Location
- P. O. Box 304 Ashaiman Middle East - Ashaiman, Greater Accra. Greater Accra Region Ashaiman, P. O. BOX 304 ASHAIMAN Ghana 5°41′47.5″N 0°01′06.6″W﻿ / ﻿5.696528°N 0.018500°W

Information
- School type: Public high school Senior High Scool
- Motto: "Till the Prize is Won"
- Denomination: Non-Denominational
- Established: September 1990
- Status: Active
- School district: Ashaiman Municipality
- Oversight: Ministry of Education
- School code: 0010203
- Head of school: Mrs. Jemima Quarshie
- Chaplain: Rev. Nickson-Nubour
- Years offered: 1-3
- Classes offered: Agricultural science, Home Economics, General Science, General arts, Business, Visual arts,
- Hours in school day: 10 hours
- Campus size: 200 meters square
- Slogan: Till The Prize is Won!!!!
- Nickname: GREAT ASHAISEC
- Affiliation: Ghana
- Alumni: ASSOSA

= Ashaiman Senior High School =

Ashaiman Senior High School, also known as Great Ashaisec, is a category C public coeducational second-cycle institution at Ashaiman in the Greater Accra Region of Ghana.The purpose of the establishment of this school was to cater for a large number of JHS graduates from Ashaiman and its environs who needed to benefit from Senior High Education in Ghana.

== History ==
Ashaiman Senior High School was established in September 1990 with thirty (30) students, two teachers and no non-teaching staff. Ashaiman Senior High School (formerly, Ashaiman Secondary School) is located at Ashaiman, Middle East, Greater Accra, in between the Ashaiman roundabout and the Mandela park. This school was established by the PNDC Government when saw the need to cater for a large number of Junior Secondary School graduates from Ashaiman and its environs who wanted to benefit from Senior Secondary Education in Ghana.

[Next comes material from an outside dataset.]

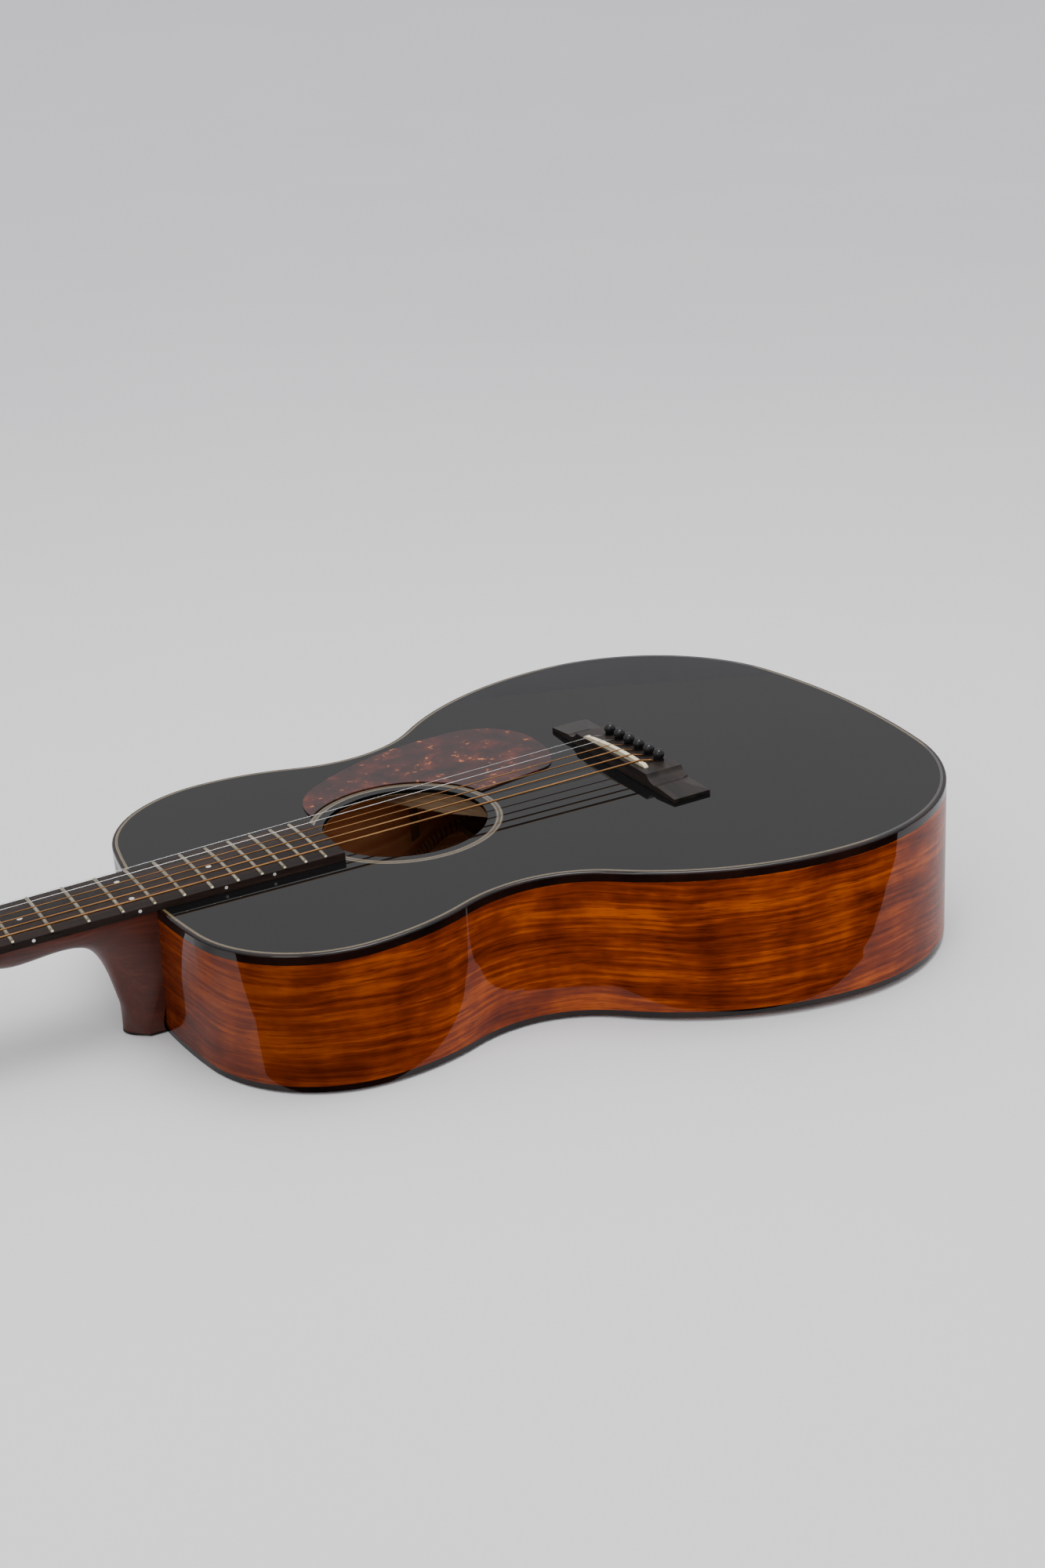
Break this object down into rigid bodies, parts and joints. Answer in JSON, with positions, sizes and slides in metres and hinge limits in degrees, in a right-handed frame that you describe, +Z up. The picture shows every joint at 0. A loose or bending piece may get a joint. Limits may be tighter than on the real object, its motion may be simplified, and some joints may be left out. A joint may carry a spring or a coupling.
{
  "type": "acoustic guitar",
  "caption": "Flat-top acoustic guitar with a slotted headstock, steel strings, arched back, pyramid bridge and turning tuning machines.",
  "frame": {"origin": "middle of the bounding box on the ground that the guitar's back lies on", "axes": "+X from the headstock to the tail, +Y from the bass strings to the treble strings, +Z up out of the soundboard"},
  "size_m": [1.0139, 0.382, 0.1165],
  "materials": {
    "black_lacquer": "spruce under polished black lacquer",
    "cream_inlay": "cream and dark lines, polished flush",
    "dark_binding": "polished",
    "tortoise": "polished tortoise pattern",
    "mahogany_gloss": "polished lacquer",
    "mahogany_satin": "satin lacquer",
    "bare_mahogany": "unfinished",
    "spruce": "unfinished",
    "maple": "unfinished",
    "ebony": "oiled",
    "bone": "smooth",
    "black_pins": "polished",
    "pearl": "polished",
    "fret_wire": "polished nickel silver",
    "bronze_winding": "wound",
    "plain_steel": "drawn wire",
    "nickel": "polished nickel plate",
    "steel_rod": "plain",
    "cream_button": "polished"
  },
  "bodies": {
    "guitar": {"top": "black_lacquer", "top_purfling": "cream_inlay", "rosette": "cream_inlay", "top_binding": "dark_binding", "pickguard": "tortoise", "back": "mahogany_gloss", "back_binding": "dark_binding", "end_graft": "dark_binding", "side_bass": "mahogany_gloss", "side_treble": "mahogany_gloss", "end_pin": "black_pins", "neck_block": "bare_mahogany", "tail_block": "bare_mahogany", "top_lining": "bare_mahogany", "back_lining": "bare_mahogany", "x_brace_bass": "spruce", "x_brace_treble": "spruce", "upper_brace": "spruce", "tone_bars": "spruce", "finger_braces": "spruce", "bridge_plate": "maple", "back_braces": "spruce", "back_strip": "spruce", "side_strips": "spruce", "neck": "mahogany_satin", "heel_cap": "ebony", "headstock_veneer": "ebony", "truss_rod": "steel_rod", "fretboard": "ebony", "frets": "fret_wire", "fret_dots": "pearl", "side_dots": "pearl", "nut": "bone", "bridge": "ebony", "saddle": "bone", "bridge_pins": "black_pins", "tuner_screws": "nickel", "tuner_plate_bass": "nickel", "tuner_plate_treble": "nickel", "string_low_e": "bronze_winding", "string_a": "bronze_winding", "string_d": "bronze_winding", "string_g": "bronze_winding", "string_b": "plain_steel", "string_high_e": "plain_steel"},
    "button_low_e": {"tuner_button_low_e": "cream_button"},
    "roller_low_e": {"tuner_post_low_e": "nickel"},
    "button_a": {"tuner_button_a": "cream_button"},
    "roller_a": {"tuner_post_a": "nickel"},
    "button_d": {"tuner_button_d": "cream_button"},
    "roller_d": {"tuner_post_d": "nickel"},
    "button_g": {"tuner_button_g": "cream_button"},
    "roller_g": {"tuner_post_g": "nickel"},
    "button_b": {"tuner_button_b": "cream_button"},
    "roller_b": {"tuner_post_b": "nickel"},
    "button_high_e": {"tuner_button_high_e": "cream_button"},
    "roller_high_e": {"tuner_post_high_e": "nickel"}
  },
  "joints": [
    {"name": "button_low_e_turn", "type": "hinge", "parent": "guitar", "child": "button_low_e", "pos_m": [-0.37289, -0.03485, 0.04897], "axis": [-0.2577, 0, 0.9662], "continuous": true},
    {"name": "roller_low_e_turn", "type": "hinge", "parent": "guitar", "child": "roller_low_e", "pos_m": [-0.38052, -0.02, 0.04693], "axis": [0, 1, 0], "continuous": true},
    {"name": "button_a_turn", "type": "hinge", "parent": "guitar", "child": "button_a", "pos_m": [-0.4096, -0.03485, 0.03918], "axis": [-0.2577, 0, 0.9662], "continuous": true},
    {"name": "roller_a_turn", "type": "hinge", "parent": "guitar", "child": "roller_a", "pos_m": [-0.41724, -0.02, 0.03714], "axis": [0, 1, 0], "continuous": true},
    {"name": "button_d_turn", "type": "hinge", "parent": "guitar", "child": "button_d", "pos_m": [-0.44632, -0.03485, 0.02938], "axis": [-0.2577, 0, 0.9662], "continuous": true},
    {"name": "roller_d_turn", "type": "hinge", "parent": "guitar", "child": "roller_d", "pos_m": [-0.45395, -0.02, 0.02735], "axis": [0, 1, 0], "continuous": true},
    {"name": "button_g_turn", "type": "hinge", "parent": "guitar", "child": "button_g", "pos_m": [-0.44632, 0.03485, 0.02938], "axis": [-0.2577, 0, 0.9662], "continuous": true},
    {"name": "roller_g_turn", "type": "hinge", "parent": "guitar", "child": "roller_g", "pos_m": [-0.45395, 0.02, 0.02735], "axis": [0, 1, 0], "continuous": true},
    {"name": "button_b_turn", "type": "hinge", "parent": "guitar", "child": "button_b", "pos_m": [-0.4096, 0.03485, 0.03918], "axis": [-0.2577, 0, 0.9662], "continuous": true},
    {"name": "roller_b_turn", "type": "hinge", "parent": "guitar", "child": "roller_b", "pos_m": [-0.41724, 0.02, 0.03714], "axis": [0, 1, 0], "continuous": true},
    {"name": "button_high_e_turn", "type": "hinge", "parent": "guitar", "child": "button_high_e", "pos_m": [-0.37289, 0.03485, 0.04897], "axis": [-0.2577, 0, 0.9662], "continuous": true},
    {"name": "roller_high_e_turn", "type": "hinge", "parent": "guitar", "child": "roller_high_e", "pos_m": [-0.38052, 0.02, 0.04693], "axis": [0, 1, 0], "continuous": true}
  ],
  "couplings": [
    {"joint": "roller_low_e_turn", "follows": "button_low_e_turn", "ratio": 0.066667},
    {"joint": "roller_a_turn", "follows": "button_a_turn", "ratio": 0.066667},
    {"joint": "roller_d_turn", "follows": "button_d_turn", "ratio": 0.066667},
    {"joint": "roller_g_turn", "follows": "button_g_turn", "ratio": 0.066667},
    {"joint": "roller_b_turn", "follows": "button_b_turn", "ratio": 0.066667},
    {"joint": "roller_high_e_turn", "follows": "button_high_e_turn", "ratio": 0.066667}
  ]
}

The first headmaster of the school is Mr. C. M. Amekugee, B.A. (Hons) who was a Geography teacher at Nungua Secondary School at the time. The first batch of students admitted by the school summed up to thirty (30) students where the school operated two (2) programmes; Agricultural Science and Vocational Skills (Home Economics and Visual Arts) with five teachers which were Mr. Alfred Sakplavi-Biko, Mr. Peter Droefenu, Mr. Emmanuel Ofoe Fiemawhle, Mr. Jerome Courage Kwadzodei, Mrs. Cynthia Obuo Nti, Mr. Kojo Kafui Ayibor with no non-teaching staff. During late November and early December 1993, the number of admitted students had increased from 30 to 179 and these where the first sit for the Senior Secondary School Certificate Examination (SSCE).

As at 2025, the student population of Ashaiman SHS amounts to 1,246 with 71.1% constituting females and 28.9% constituting males. As for the staff, its number stands at 120, comprising 99 teaching and 21 non-teaching personnel.

== School code ==
The Ghana Education Service has assigned the code 0010203 for administrative purposes, including student registrations, placements, and national examinations such as the West African Senior School Certificate Examination (WASSCE) to Anlo Senior High School.

== School motto and core values ==
The official motto of Ashaiman Senior High School is "Till The Prize Is Won" which was adopted after its former motto "Modernization calls for change" became indisposed.

Also, the core values of the school include Discipline, Teamwork, Hard work, Integrity, Excellence and Respect.

== Academic programs and extra-curricular activities ==
The academic programs of Ashaiman Senior High School which functions within the standard three-year Senior High School (SHS) curriculum framework established by Ghana's National Council for Curriculum and Assessment (NaCCA) are six in number and are as follows;

- Agriculture
- Business
- Home Economics
- Visual Arts
- General Arts
- General Science

Also, extra-curricular activities at Ashaiman Senior High School include Maths & Science Quiz Club, Mathematics Club, Health Club, Cadet, Quiz and Debating Club, School Choir, Drama Club, Football Club, Adolescent Club, Peer Counselors Club etc.

== Houses ==
The school has four houses, and these are;

- Mensah House
- Ayibonte House
- Ashai House
- Astladi House

== Achievements ==
Notable achievements of Ashaisec include;

- 2025 Farmers' Day Best Secondary School in Agriculture.

- Winners of the maiden edition of public speaking and Debate competition organized by Speech Forces in collaboration with G.E.S and T.TEL. at the University of Ghana.